Sound like one of those annoying TV ads? Hyperbolic. Too good to be true. Appended by fine print that makes the deal a loser.
In this case the offer is as sound as a Volvo, made to safely handle the ice and snow of the homeland.
The carmaker’s Overseas Delivery Program is for people who buy Volvos directly from the factory in Gothenburg, Sweden, where Volvos have been produced since 1927. Along with free shipping of the vehicle to a U.S. dealer, purchasers get two round-trip plane tickets to Sweden on Scandinavian Airlines and a one-night stay at a hotel in Gothenburg, giving them time to tour the Volvo Museum, where visitors learn that the brand’s name means “I roll” in Latin and that since 2010 it’s been owned by Geely Automotive, headquartered—where else?—in China. Gothenburg also has a city museum with Sweden’s only surviving Viking ship and some of the freshest seafood in Europe.

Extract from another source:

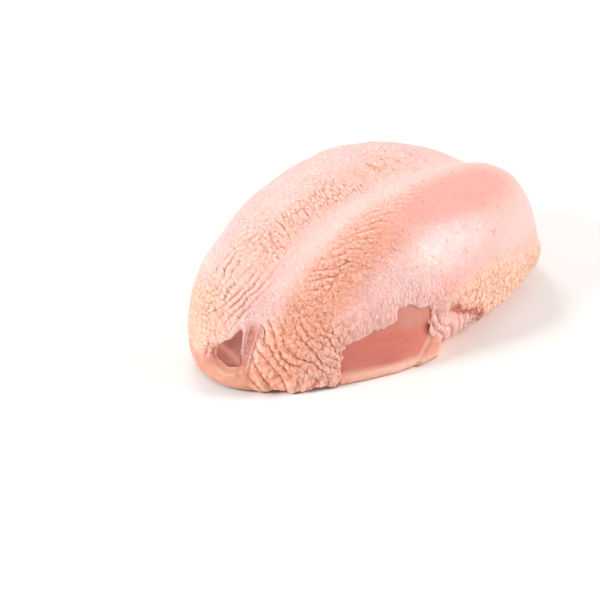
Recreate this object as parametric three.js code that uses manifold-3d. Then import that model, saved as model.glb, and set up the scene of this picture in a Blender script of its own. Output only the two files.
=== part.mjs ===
// A raw chicken breast, both lobes joined along the keel, with its skin on.
// Millimetres. +Y runs from the tail end to the neck end, +X to the right lobe, +Z up.
// It lies on its flat underside, and the origin is in the middle of that underside.
import * as THREE from "three";
import { mergeVertices } from "three/addons/utils/BufferGeometryUtils.js";
import Module from "manifold-3d";

const wasm = await Module();
wasm.setup();

// The whole form: reach of each end from the widest section, half widths and heights of the lobes.
const body = {
  tailReach: 104,
  neckReach: 104,
  leftHalfWidth: 65.5,
  rightHalfWidth: 61.5,
  leftHeight: 72.5,
  rightHeight: 69.5,
  leftSquareness: 3.7,
  rightSquareness: 2.9,
  crownSquareness: 2.25,
  tailSkew: 0.37,
  neckSkew: 0.27,
  lobeBlend: 30,
};

// How the plan outline and the crest round off towards each end.
const endRounding = {
  tailPlan: [1.95, 1.6],
  neckPlan: [2.8, 1.7],
  tailCrest: [2.5, 1.57],
  neckCrest: [3.4, 2.4],
};

// The shallow valley over the keel. Its depth is a share of the height, and changes along the keel.
const valley = { halfWidth: 13.5, tailDepth: 0.065, neckDepth: 0.075, from: -0.3, over: 1.1 };

// How far the sides draw in under the lobes, as a share of the half width.
const tuck = { tail: 0.06, rear: 0.2, from: -25, over: 40, height: 12 };

// Fuller places of the form: the left lobe's side, its outer shoulder, and the right lobe's neck end.
const leftSide = { swell: 0.1, at: 21, reach: 44 };
const swellings = [
  { at: [-62, -12, 55], reach: [27, 37, 27], amount: 0.05 },
  { at: [36, 82, 46], reach: [28, 28, 28], amount: 0.05 },
];

// Skin thickness, and the fine gap that keeps the two solids apart.
const skinThickness = 2.4;
const skinGap = 0.4;

// Gathered pleats at the tail end of the right lobe, fanning down towards the bare muscle.
const pleats = {
  fanCentreY: -40,
  from: -95,
  to: -30,
  blend: 14,
  period: 11,
  lean: 0.95,
  top: 40,
  fade: 16,
  height: 1.3,
};

// Slight unevenness of loose skin: its height and the lengths of its two waves.
const looseSkin = { height: 0.35, acrossWave: 40, alongWave: 51, lean: 0.4 };

// The skin's lower edge: height above the underside, its small scallops, and the thicker rolled border.
// Angles are in degrees round from +X.
const hem = { height: 2.2, scallop: 0.35, scallopCounts: [19, 31], roll: 1.3, rollAt: 2.7, rollReach: 6.3 };
const hemRises = [
  { from: -24, to: 70, rise: 5, blend: 22 },
  { from: 110, to: 205, rise: 3.5, blend: 30 },
];

// Openings in the skin: bare muscle low on the right side, and the pocket beside the keel's tip.
// Each outline runs straight to its second point, curved to the last but one, and straight to the last.
const sideOpening = [
  [-64.5, -6],
  [-64.5, 20],
  [-51, 26],
  [-38.5, 30],
  [-35, 34.5],
  [-18, 30.5],
  [-21, 19],
  [-15, 7],
  [-15, -6],
];
const tailOpening = [
  [-1, 30.5],
  [-5, 25],
  [-9.5, 20],
  [-9, 13.5],
  [-3, 11.5],
  [4, 13],
  [2, 21],
];
const pocket = { centre: [-4, -97.5, 20], radii: [6, 8, 8] };

// Muscle swelling into the side opening, and the rounded lip of skin under the pocket.
const bareMuscle = { centreY: -40, halfLength: 17, centreZ: 13, halfHeight: 12, swell: 1.3, steep: 1.3 };
const lip = { from: -112, to: -84, blend: 8, top: 12, fade: 5, swell: 1 };

// Where the sampling rays start: nearer the tail end, which has the most relief.
const core = new THREE.Vector3(6, -36, 24);
const fineDetail = 18;
const coarseDetail = 11;
const farthest = 220;
const floorDepth = -12;
const halvings = 30;

// Points nearer than this are one point.
const weld = 1e-5;

// How finely curves are cut: the openings' outlines, the pocket, and the disc under the skin's edge.
const curveSteps = 24;
const pocketSides = [24, 14];
const hemSides = 120;

// Sizes of the cutting solids: well clear of the breast all round.
const cutter = { reach: 140, depth: 40, hubRadius: 30, start: 20, length: 100 };

const { lerp, radToDeg, smoothstep } = THREE.MathUtils;
const ease = (t) => smoothstep(t, 0, 1);
const bump = (v, at, wide) => Math.exp(-(((v - at) / wide) ** 2));
const plateau = (v, from, to, blend) => ease((v - from) / blend + 0.5) * ease((to - v) / blend + 0.5);
const fall = (t, [sharp, round]) => (1 - Math.min(t, 0.99999) ** sharp) ** (1 / round);
const degrees = (y, x) => radToDeg(Math.atan2(y, x));
const wave = (v, length, start = 0) => Math.sin(2 * Math.PI * (v / length + start));

// Below zero inside the form, above zero outside. The inset draws it in all round.
function formLevel(x, y, z, inset) {
  const tailReach = body.tailReach - inset;
  const neckReach = body.neckReach - inset;
  const along = y - body.tailSkew * x * ease(-y / tailReach) - body.neckSkew * x * ease(y / neckReach);
  const atTail = along < 0;
  const t = Math.abs(along) / (atTail ? tailReach : neckReach);
  if (t >= 1) return 1;
  const signed = atTail ? -t : t;

  const leftWidth = body.leftHalfWidth * (1 + leftSide.swell * bump(y, leftSide.at, leftSide.reach));
  const plan = fall(t, atTail ? endRounding.tailPlan : endRounding.neckPlan);
  const drawnIn = tuck.tail + (tuck.rear - tuck.tail) * ease((y - tuck.from) / tuck.over);
  const under = 1 - drawnIn * ease(1 - z / tuck.height);
  const width = ((x < 0 ? leftWidth : body.rightHalfWidth) - inset) * plan * under;

  const rightShare = ease(x / body.lobeBlend + 0.5);
  const lobe = lerp(body.leftHeight, body.rightHeight, rightShare) - inset;
  const crest = fall(t, atTail ? endRounding.tailCrest : endRounding.neckCrest);
  const neckShare = ease((signed - valley.from) / valley.over);
  const depth = lerp(valley.tailDepth, valley.neckDepth, neckShare);
  const height = lobe * crest * (1 - depth * bump(x, 0, valley.halfWidth));

  const squareness = x < 0 ? body.leftSquareness : body.rightSquareness;
  let level = (Math.abs(x) / Math.max(width, 0.001)) ** squareness - 1;
  level += (Math.max(z, 0) / Math.max(height, 0.001)) ** body.crownSquareness;
  for (const { at, reach, amount } of swellings) {
    level -= amount * bump(x, at[0], reach[0]) * bump(y, at[1], reach[1]) * bump(z, at[2], reach[2]);
  }
  return level;
}

// The point where a ray from the core leaves the form.
function surfacePoint(direction, inset) {
  const point = new THREE.Vector3();
  let near = 0;
  let far = farthest;
  for (let step = 0; step < halvings; step++) {
    const middle = (near + far) / 2;
    point.copy(core).addScaledVector(direction, middle);
    const inside = point.z > floorDepth && formLevel(point.x, point.y, point.z, inset) < 0;
    if (inside) near = middle;
    else far = middle;
  }
  return point;
}

// A closed solid of the form, its surface raised along each ray by what relief gives there.
function grow(detail, inset, relief) {
  const ball = new THREE.IcosahedronGeometry(1, detail);
  ball.deleteAttribute("normal");
  ball.deleteAttribute("uv");
  const geometry = mergeVertices(ball, weld);
  const position = geometry.attributes.position;
  const direction = new THREE.Vector3();
  for (let i = 0; i < position.count; i++) {
    direction.fromBufferAttribute(position, i).normalize();
    const point = surfacePoint(direction, inset);
    point.addScaledVector(direction, relief(point));
    position.setXYZ(i, point.x, point.y, point.z);
  }
  return geometry;
}

function hemHeight(angle) {
  let height = hem.height;
  for (const { from, to, rise, blend } of hemRises) {
    height += rise * Math.max(plateau(angle, from, to, blend), plateau(angle + 360, from, to, blend));
  }
  for (const count of hem.scallopCounts) height += hem.scallop * wave(angle, 360 / count, 0.1);
  return height;
}

// Pleats, the rolled lower edge, the lip, and the slight unevenness of loose skin.
function skinRelief(point) {
  const fan = degrees(point.y - pleats.fanCentreY, point.x);
  const phase = ((fan + pleats.lean * point.z) / pleats.period) * Math.PI;
  const belowTop = ease((pleats.top - point.z) / pleats.fade);
  const inFan = plateau(fan, pleats.from, pleats.to, pleats.blend) * belowTop;
  const ridge = 2 * Math.sqrt(Math.abs(Math.sin(phase))) - 1;
  const angle = degrees(point.y, point.x);
  const above = point.z - hemHeight(angle);
  const roll = hem.roll * bump(above, hem.rollAt, hem.rollReach) * (1 - inFan);
  const underPocket = plateau(angle, lip.from, lip.to, lip.blend) * ease((lip.top - point.z) / lip.fade);
  const raised = pleats.height * inFan * ridge + roll + lip.swell * underPocket;
  const across = wave(point.x + looseSkin.lean * point.y, looseSkin.acrossWave);
  const along = wave(point.y - point.z, looseSkin.alongWave);
  return raised + looseSkin.height * across * along;
}

function muscleRelief(point) {
  const across = (point.y - bareMuscle.centreY) / bareMuscle.halfLength;
  const up = (point.z - bareMuscle.centreZ) / bareMuscle.halfHeight;
  const bare = point.x > 0 ? ease(bareMuscle.steep * (1 - Math.hypot(across, up))) : 0;
  return bareMuscle.swell * bare;
}

// A closed geometry as a solid that can be joined and cut.
function solid(geometry) {
  const flat = geometry.clone();
  flat.deleteAttribute("normal");
  flat.deleteAttribute("uv");
  const merged = mergeVertices(flat, weld);
  const corners = [];
  const index = merged.index.array;
  for (let i = 0; i < index.length; i += 3) {
    const [a, b, c] = index.slice(i, i + 3);
    if (a !== b && b !== c && c !== a) corners.push(a, b, c);
  }
  return new wasm.Manifold(
    new wasm.Mesh({
      numProp: 3,
      vertProperties: new Float32Array(merged.attributes.position.array),
      triVerts: new Uint32Array(corners),
    }),
  );
}

function namedMesh(name, manifold, color, roughness) {
  const { vertProperties, triVerts } = manifold.getMesh();
  const geometry = new THREE.BufferGeometry();
  geometry.setAttribute("position", new THREE.BufferAttribute(new Float32Array(vertProperties), 3));
  geometry.setIndex(new THREE.BufferAttribute(new Uint32Array(triVerts), 1));
  geometry.computeVertexNormals();
  const mesh = new THREE.Mesh(geometry, new THREE.MeshStandardMaterial({ color, roughness, metalness: 0 }));
  mesh.name = name;
  return mesh;
}

// An outline pushed through the skin: across is its level axis, and along is the way it is pushed.
function openingCutter(outline, across, along) {
  const corners = outline.map(([u, v]) => new THREE.Vector2(u, v));
  const shape = new THREE.Shape();
  shape.moveTo(corners[0].x, corners[0].y);
  shape.lineTo(corners[1].x, corners[1].y);
  shape.splineThru(corners.slice(2, -1));
  shape.lineTo(corners.at(-1).x, corners.at(-1).y);
  const length = { depth: cutter.length, bevelEnabled: false, curveSegments: curveSteps };
  const push = new THREE.ExtrudeGeometry(shape, length);
  push.applyMatrix4(new THREE.Matrix4().makeBasis(across, new THREE.Vector3(0, 0, 1), along));
  push.translate(along.x * cutter.start, along.y * cutter.start, 0);
  return solid(push);
}

// Everything below the skin's lower edge: a disc whose top follows the edge's height.
function hemCutter() {
  const { reach, depth, hubRadius } = cutter;
  const profile = [[0, -depth], [reach, -depth], [reach, 0], [hubRadius, 0], [0, 0]];
  const disc = new THREE.LatheGeometry(profile.map(([r, h]) => new THREE.Vector2(r, h)), hemSides);
  disc.rotateX(Math.PI / 2);
  const position = disc.attributes.position;
  for (let i = 0; i < position.count; i++) {
    if (position.getZ(i) < -depth / 2) continue;
    const [x, y] = [position.getX(i), position.getY(i)];
    position.setZ(i, Math.hypot(x, y) < 1 ? hem.height : hemHeight(degrees(y, x)));
  }
  return solid(disc);
}

function makeSkin() {
  const outside = solid(grow(fineDetail, 0, skinRelief));
  const inside = solid(grow(coarseDetail, skinThickness, () => 0));
  const side = openingCutter(sideOpening, new THREE.Vector3(0, 1, 0), new THREE.Vector3(1, 0, 0));
  const tail = openingCutter(tailOpening, new THREE.Vector3(1, 0, 0), new THREE.Vector3(0, -1, 0));
  return outside.subtract(inside).subtract(side).subtract(tail).subtract(hemCutter());
}

function makeMuscle() {
  const whole = solid(grow(coarseDetail, skinThickness + skinGap, muscleRelief));
  const hollow = new THREE.SphereGeometry(1, ...pocketSides);
  hollow.scale(...pocket.radii);
  hollow.translate(...pocket.centre);
  const under = new THREE.BoxGeometry(2 * cutter.reach, 2 * cutter.reach, cutter.depth);
  under.translate(0, 0, -cutter.depth / 2);
  return whole.subtract(solid(hollow)).subtract(solid(under));
}

const breast = new THREE.Group();
breast.add(namedMesh("breast_meat", makeMuscle(), 0xd88a76, 0.45));
breast.add(namedMesh("breast_skin", makeSkin(), 0xf6c8b6, 0.4));

// The origin goes to the middle of the underside.
const bounds = new THREE.Box3().setFromObject(breast);
const middle = bounds.getCenter(new THREE.Vector3());
breast.position.set(-middle.x, -middle.y, 0);
breast.updateMatrixWorld(true);

export default breast;
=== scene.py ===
import math
import bpy
import bmesh
import numpy as np
from mathutils import Matrix, Vector
from mathutils.kdtree import KDTree


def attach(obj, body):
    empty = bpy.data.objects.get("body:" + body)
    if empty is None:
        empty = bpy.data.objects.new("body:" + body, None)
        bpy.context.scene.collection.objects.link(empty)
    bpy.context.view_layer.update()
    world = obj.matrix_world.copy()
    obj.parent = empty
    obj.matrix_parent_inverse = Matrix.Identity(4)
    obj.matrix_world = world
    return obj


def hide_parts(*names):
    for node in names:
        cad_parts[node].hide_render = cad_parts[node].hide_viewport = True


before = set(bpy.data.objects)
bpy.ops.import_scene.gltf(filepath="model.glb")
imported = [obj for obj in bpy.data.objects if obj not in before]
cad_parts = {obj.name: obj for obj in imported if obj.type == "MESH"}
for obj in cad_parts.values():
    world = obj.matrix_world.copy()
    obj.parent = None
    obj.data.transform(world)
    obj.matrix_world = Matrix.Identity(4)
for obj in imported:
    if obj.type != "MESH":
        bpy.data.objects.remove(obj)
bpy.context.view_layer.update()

mm = 0.001
keelOrigin = np.array([5.0, -0.6, 0.0])  # where the keel line's middle lies in the frame
levelShare = 0.6  # taken off every swell, so that a wrinkled place stays at the height of a plain one


# Small shaping functions, all on arrays

def ease(t):
    t = np.clip(t, 0.0, 1.0)
    return t * t * (3 - 2 * t)


def hump(value, at, reach):
    return np.exp(-(((value - at) / reach) ** 2))


def plateau(value, low, high, blend):
    return ease((value - low) / blend + 0.5) * ease((high - value) / blend + 0.5)


def blob(p, at, reach):
    away = (p - np.array(at)) / np.array(reach)
    return np.exp(-(away ** 2).sum(1))


def patch(p, plan, name):
    # a soft-edged patch of the surface, from a piece's settings
    at, reach, fullness = plan["patches"][name]
    return ease(fullness * blob(p, at, reach))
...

Once you get your car, which comes with European vehicle registration and insurance, you’re free to hit the road along the west coast of Sweden with its fishing villages, traditional folkways and scattering of islands. There’s Marstrand, guarded by 17th-century Carlsten Fortress, black dolomite-fringed Gullholmen and wild Hallo, where people who can tolerate cold water swim and snorkel.
Or you can head south over the Oresund Bridge to Denmark, the gateway to mainland Europe, driving the autobahn to Berlin, back roads in France, even over the Alps to Italy. Great destinations, all of them, especially in a new car. If you return the vehicle when you’re done to the Volvo factory in Gothenburg, shipping back to the U.S. is free, though a fee is charged from Amsterdam, Paris, Madrid and other drop-off points across the continent.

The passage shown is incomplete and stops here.